Statements are commands that have an effect: they are *executed* and do not have a value. 

Expressions are *evaluated*: they can be reduced to a value, which can be any Python object. Expressions only contain identifiers, literals and operators, such as arithmetic and boolean operators, the function call operator () and the subscription operator []. Expressions cannot contain statements.

Statements and expressions can be entered interactively, or collected in a file and entered as a batch by either:
+ starting the interpreter with the file as an argument ($ `python myfile.py`)
+ loading and executing them from within Python, e.g. by using **`import myfile`**


# Layout matters! 
The layout, or at least the indentation, of your code is all-important in Python. While other languages generally use some type of bracketing to structure code (i.e. to disambiguate what belongs together in the same block of code), Python uses indentation to structure code. 

So instead of say `{x, y, {a,b, {c, d}, e}, z}`, which could just as well be written as say 

`{x, 
y, {a,b, {c, 
d}, e}, z}`

Python requires a layout like this:

`
x 
y
   a
   b 
       c
       d
   e
z`

Statements or expressions with the same indentations belong to the same block.
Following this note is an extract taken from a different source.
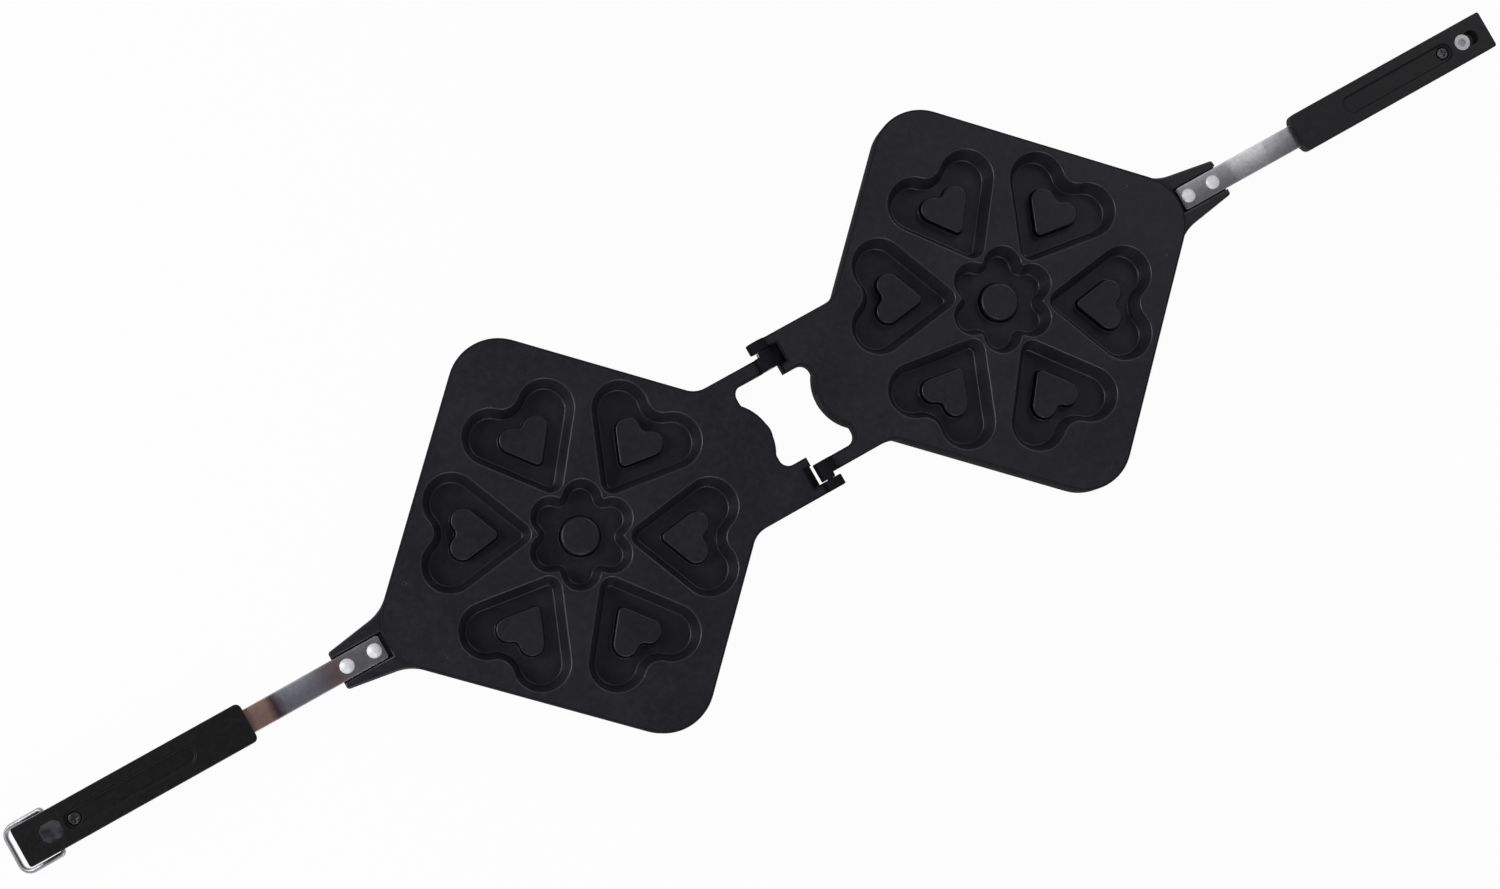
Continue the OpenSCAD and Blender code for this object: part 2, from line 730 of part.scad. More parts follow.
// The left grip has a seat for the magnet and a cross bore for the bail's ends
module left_grip() {
    color([0.10, 0.10, 0.10]) left_side() on_grip() difference() {
        grip_body();
        translate([pivot_x, 0, -magnet_t - flush_gap])
            linear_extrude(magnet_t + flush_gap + over) magnet_2d(magnet_play);
        across(-grip_w / 2 - over, grip_w / 2 + over)
            translate([pivot_x, -pivot_drop]) circle(wire_r + bail_play);
    }
}

module right_grip_screw() {
    color([0.45, 0.45, 0.46]) grip_screw();
}

module left_grip_screw() {
    color([0.45, 0.45, 0.46]) left_side() grip_screw();
}

// The magnet lies just below the left grip's inner face
module latch_magnet() {
    color([0.48, 0.48, 0.50]) left_side() on_grip()
        translate([pivot_x, 0, -magnet_t - flush_gap])
            linear_extrude(magnet_t) magnet_2d(0);
}

// The striker disc, with a shallow dimple where it was riveted
module striker_disc() {
    dimple_r = striker_r / 3;
    dimple_t = 0.3;
    color([0.86, 0.86, 0.88]) on_grip()
        translate([pivot_x, 0, -magnet_t - flush_gap]) difference() {
            cylinder(h = magnet_t, r = striker_r);
            translate([0, 0, magnet_t - dimple_t]) cylinder(h = dimple_t + over, r = dimple_r);
        }
}

// A quarter bend of the bail's wire, from the -Y direction round to +X
module wire_bend(r) {
    rotate_extrude(angle = 90) translate([r, 0]) circle(wire_r);
}

// The bail lies flat in its own XY plane with its pivot on the Y axis
module bail_wire() {
    bar_l = 2 * (leg_y - bail_bend_r);
    end_y = grip_w / 2 - bail_end_l;
    translate([bail_r, bar_l / 2, 0]) rotate([90, 0, 0]) cylinder(h = bar_l, r = wire_r);
    for (s = [0, 1]) mirror([0, s, 0]) {
        translate([bail_hook_r, leg_y, 0]) rotate([0, 90, 0])
            cylinder(h = bail_r - bail_hook_r - bail_bend_r, r = wire_r);
        translate([bail_r - bail_bend_r, leg_y - bail_bend_r, 0]) wire_bend(bail_bend_r);
        translate([bail_hook_r, leg_y - bail_hook_r, 0]) rotate(90) wire_bend(bail_hook_r);
        translate([0, end_y, 0]) rotate([-90, 0, 0])
            cylinder(h = leg_y - bail_hook_r - end_y, r = wire_r);
    }
}

// At rest the bail's crossbar lies on the table, beyond the left grip's end
module latch_bail() {
    color([0.80, 0.80, 0.82]) left_side()
        translate([grip_x0 + pivot_x * cos(grip_tilt) + pivot_drop * sin(grip_tilt), 0, pivot_z])
            rotate([0, bail_angle, 0]) bail_wire();
}

left_plate();
right_plate();
left_hinge_pin();
right_hinge_pin();
left_strap();
right_strap();
left_rivets();
right_rivets();
left_grip();
right_grip();
left_grip_screw();
right_grip_screw();
latch_magnet();
striker_disc();
latch_bail();
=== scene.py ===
# %% [markdown]
# A double pan for the stovetop, lying open
#
# The pan has two cast halves on a hinge, two flat steel straps, two moulded half-grips and
# a wire bail. The solids are packed already, and they are the frame of this scene: every
# piece below is made in the same place as its solid, with finer edges and a real finish.
# This cell loads that frame.

# %% The frame
import math

import bmesh
import bpy
from mathutils import Matrix, Vector
from mathutils.geometry import delaunay_2d_cdt


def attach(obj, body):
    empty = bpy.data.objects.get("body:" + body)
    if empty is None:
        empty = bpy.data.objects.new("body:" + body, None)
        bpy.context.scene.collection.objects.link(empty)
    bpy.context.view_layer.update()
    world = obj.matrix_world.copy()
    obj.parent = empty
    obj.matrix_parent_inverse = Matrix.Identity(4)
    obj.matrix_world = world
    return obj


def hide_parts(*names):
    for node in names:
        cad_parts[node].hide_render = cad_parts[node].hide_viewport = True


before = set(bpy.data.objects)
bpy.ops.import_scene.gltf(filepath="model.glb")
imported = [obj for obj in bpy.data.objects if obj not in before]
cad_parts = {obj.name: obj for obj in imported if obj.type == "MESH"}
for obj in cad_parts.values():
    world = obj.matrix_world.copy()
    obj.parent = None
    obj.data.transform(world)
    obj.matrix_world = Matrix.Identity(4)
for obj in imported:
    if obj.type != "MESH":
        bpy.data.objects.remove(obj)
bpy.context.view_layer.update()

# %% [markdown]
# The camera
#
# The photograph is taken from high above, with the pan lying slantwise across it. The
# camera's place was worked out from points that are easy to name on the real pan: the
# corners of the plates, the ends of the grips and the rivets. Three rows say which way is
# right, down and forward in the picture. A camera looks along its own -Z with +Y up, so
# its matrix takes right, up and back as columns.

# %% Camera
PHOTO_WIDTH = 1500
FOCAL_PIXELS = 2563.2
RIGHT = Vector((0.859855, -0.492393, 0.134902))
DOWN = Vector((-0.481020, -0.869892, -0.109121))
FORWARD = Vector((0.171081, 0.028938, -0.984832))

lens = bpy.data.cameras.new("camera")
lens.sensor_width = 36
lens.lens = lens.sensor_width * FOCAL_PIXELS / PHOTO_WIDTH
lens.clip_start = 0.01
camera = bpy.data.objects.new("camera", lens)
bpy.context.collection.objects.link(camera)
placed = Matrix((RIGHT, -DOWN, -FORWARD)).transposed().to_4x4()
placed.translation = Vector((-0.23470, -0.03692, 1.21420))
camera.matrix_world = placed
bpy.context.scene.camera = camera
bpy.context.scene.view_settings.view_transform = "Standard"
print("lens:", round(lens.lens, 2), "mm")

# %% [markdown]
# Shader maths as plain sums
#
# A finish is easier to read as a sum than as a drawing of boxes and cables. A Wire is the
# output of one node, and adding, subtracting or multiplying it adds the Math node that
# does it. A Finish holds one material, and its add method makes any other node from its
# type, its settings and the values or wires of its sockets. Nothing here is about this
# pan yet: it is the pencil that the finishes below are drawn with.

# %% Wires and finishes
class Wire:
    """One output of a shader node, which can be used in sums."""

    def __init__(self, finish, socket):
        self.finish = finish
        self.socket = socket

    def reckon(self, operation, *values):
        settings = {"operation": operation}
        return self.finish.add("ShaderNodeMath", settings, dict(enumerate(values)))

    def __add__(self, other):
        return self.reckon("ADD", self, other)

    def __radd__(self, other):
        return self.reckon("ADD", other, self)

    def __sub__(self, other):
        return self.reckon("SUBTRACT", self, other)

    def __rsub__(self, other):
        return self.reckon("SUBTRACT", other, self)

    def __mul__(self, other):
        return self.reckon("MULTIPLY", self, other)

    def __rmul__(self, other):
        return self.reckon("MULTIPLY", other, self)

    def __abs__(self):
        return self.reckon("ABSOLUTE", self)

    def step(self, low, high):
        """0 below low, 1 above high, and a smooth rise between; high may lie below low."""
        rise = {"interpolation_type": "SMOOTHSTEP"}
        if high < low:
            return 1 - self.step(high, low)
        return self.finish.add("ShaderNodeMapRange", rise,
                               {"Value": self, "From Min": low, "From Max": high})


class Finish:
    """A material on its Principled shader."""

    def __init__(self, name, **steady):
        self.material = bpy.data.materials.new(name)
        self.material.use_nodes = True
        self.tree = self.material.node_tree
        self.shader = self.tree.nodes["Principled BSDF"]
        self.give({key.replace("_", " "): value for key, value in steady.items()})

    def give(self, values, node=None):
        """Sets the sockets of a node, which is the shader itself unless another is named."""
        node = node or self.shader
        for key, value in values.items():
            if isinstance(value, Wire):
                self.tree.links.new(value.socket, node.inputs[key])
            else:
                node.inputs[key].default_value = value
        return self

    def add(self, kind, settings, values, output=0):
        """One node, its settings first and then its sockets, as a Wire from one output."""
        node = self.tree.nodes.new(kind)
        for key, value in settings.items():
            if key == "stops":
                ramp(node, value)
            else:
                setattr(node, key, value)
        self.give(values, node)
        return Wire(self, node.outputs[output])

    def place(self):
        """Where a spot lies on the pan at rest, in metres."""
        return self.add("ShaderNodeTexCoord", {}, {}, "Object")

    def along(self, axis, vector):
        """One part of a vector: X, Y or Z."""
        return self.add("ShaderNodeSeparateXYZ", {}, {"Vector": vector}, axis)

    def facing(self, axis):
        """How much the surface faces along X, Y or Z of the pan."""
        normal = self.add("ShaderNodeTexCoord", {}, {}, "Normal")
        return self.along(axis, normal)

    def noise(self, grain, stretch=(1, 1, 1), detail=3.0, rough=0.55):
        """Cloudy noise from 0 to 1 whose blotches are about so many millimetres across."""
        spot = self.add("ShaderNodeVectorMath", {"operation": "MULTIPLY"},
                        {0: self.place(), 1: stretch})
        return self.add("ShaderNodeTexNoise", {}, {"Vector": spot, "Scale": 1000 / grain,
                                                   "Detail": detail, "Roughness": rough})

    def mix(self, first, second, mask):
        """One colour where the mask is 0 and the other where it is 1."""
        colours = {6: coloured(first), 7: coloured(second)}
        return self.add("ShaderNodeMix", {"data_type": "RGBA"}, {0: mask, **colours}, 2)

    def bump(self, height, distance, strength=1.0):
        """A normal from a height between 0 and 1; the distance is in millimetres."""
        return self.add("ShaderNodeBump", {}, {"Height": height, "Distance": distance / 1000,
                                               "Strength": strength})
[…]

The amount of whitespace is immaterial and may vary between blocks, as long as the same indentation is used within a block. The convention is to use four spaces per level (do not use tabs).
 
In other words, white space matters, but only in so far as it affects indentation: within a single statement, e.g. a list of items, the amount of whitespace separating its components is irrelevant.

To recap, an expression such as `1+2` has a value: 

In [4]:
1+55

56

while a statement such as `a = 3` has no value, but an effect:

In [5]:
a = 3

This assignment causes a new name, in this case *a* to be added to the list of known names (the *namespace*), bound to the value of the right operand of the assignment operator **`=`** (not to be confused with the **`==`** equality operator). We can now use this name as a (bound) variable in expressions:

In [6]:
a

3

Unbound names cannot be used, the interpreter will raise a NameError and execution will stop.

In [18]:
b

4

We can use these variables in expressions such as `a+b` or `a,b`. The later uses the comma as a tuple operator.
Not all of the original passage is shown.